Using the following CustomLog format:
LogFormat "%h %l %u %t \"%r\" %>s %b %I %O" bytesdata
I get the following entry in the log file.
127.0.0.1 - - [07/Nov/2022:16:52:25 -0800] "GET / HTTP/1.0" 200 51781 1327 53809
MOD_LOGIO adds the following options to be used in LogFormat.
Format | Description |
%I | Bytes received, including request and headers. Non-zero value. |
%O | Bytes sent, including headers. Non-zero value. |
%S | Bytes transfered including headers. Non-zero value. |
%^FB | Delay in microseconds between when request acceptance and first byte of the response headers are written. Only available if LogIOTrackTTFB is set to ON. |
How to View Apache Log Files
Apache web server log files are plain text files that can be viewed using any text editor. This strategy although great for debugging is not a great option when dealing with live sites. There are better tools available to help with that.
Sending log entries to SysLog is one option used in production environments for automated monitoring. In a later post I will be reviewing multiple free and open source tools to view and analyze Apache log files.
In the scope of this article let check out how you can view log files on a live server.
Viewing Apache Log Files in real-time with Shell Command
Using the tail command you can view the activity of a live server as requests are coming in.
root@s1 /var/log/apache2 # tail -f *.log
The -f
option allows you to monitor multiple log files at the same time. This is helpful in a setup with multiple Virtual Hosts.
If you want to only monitor a single domain, you can use the command with the -f
option and using the exact log file name.
root@s1 /var/log/apache2 # tail bm.log
Filtering with Grep
At times you don’t want to see a display with flowing lines of text showing real-time activity. If you are focusing on a specific URL or HTTP command then you can use grep to filter data from the log file.

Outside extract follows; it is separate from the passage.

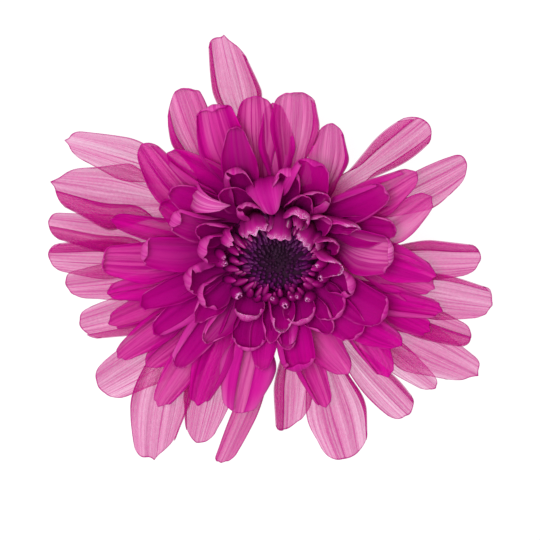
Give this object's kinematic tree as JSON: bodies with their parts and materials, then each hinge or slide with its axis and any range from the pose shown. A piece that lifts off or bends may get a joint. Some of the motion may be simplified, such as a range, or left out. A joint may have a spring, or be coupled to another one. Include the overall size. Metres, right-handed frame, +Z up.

root@s1 /var/log/apache2 # grep 200 /var/log/apache2/bm.log
Issues with Manual Search and Analysis of Log Files
The two methods I have shown above will work in development environments but will be challenging to say the least when used in a production environment with heavy traffic volumes. When the log files grow from kilo-bytes to mega-bytes and then to giga-bytes, the manual data analysis will no longer work.
Another issue comes up when you have multiple servers working in tandem, such as behind a load-balancer. Trying to combine data from multiple log files and then matching timestamps to track the path of a request through the flow pipeline is a futile exercise as requests go beyond a few dozen. [My post on setting up and using Vector for combined log collection and analysis coming soon].
You will need tools to help with that. There are many options available from free open source log analysis tools to big iron solutions from various commercial vendors. I will be reviewing both types of tools in a later post.
Conclusion
Analyzing your Apache servers logs is invaluable in understanding the traffic coming to your servers. Tracking errors, debugging applications and deciding when to scale up cannot be done effectively without analyzing server logs.
Logs provide you another way to track your website visitors, and their behavior as they go through various published resources. This invaluable information can be used to create better applications.
Security is another benefit gained by monitoring your logs actively.
Understanding Apache metrics and logs provide the ability to analyze them effectively is a requirement if you want to have an infrastructure that needs to be available 24/7.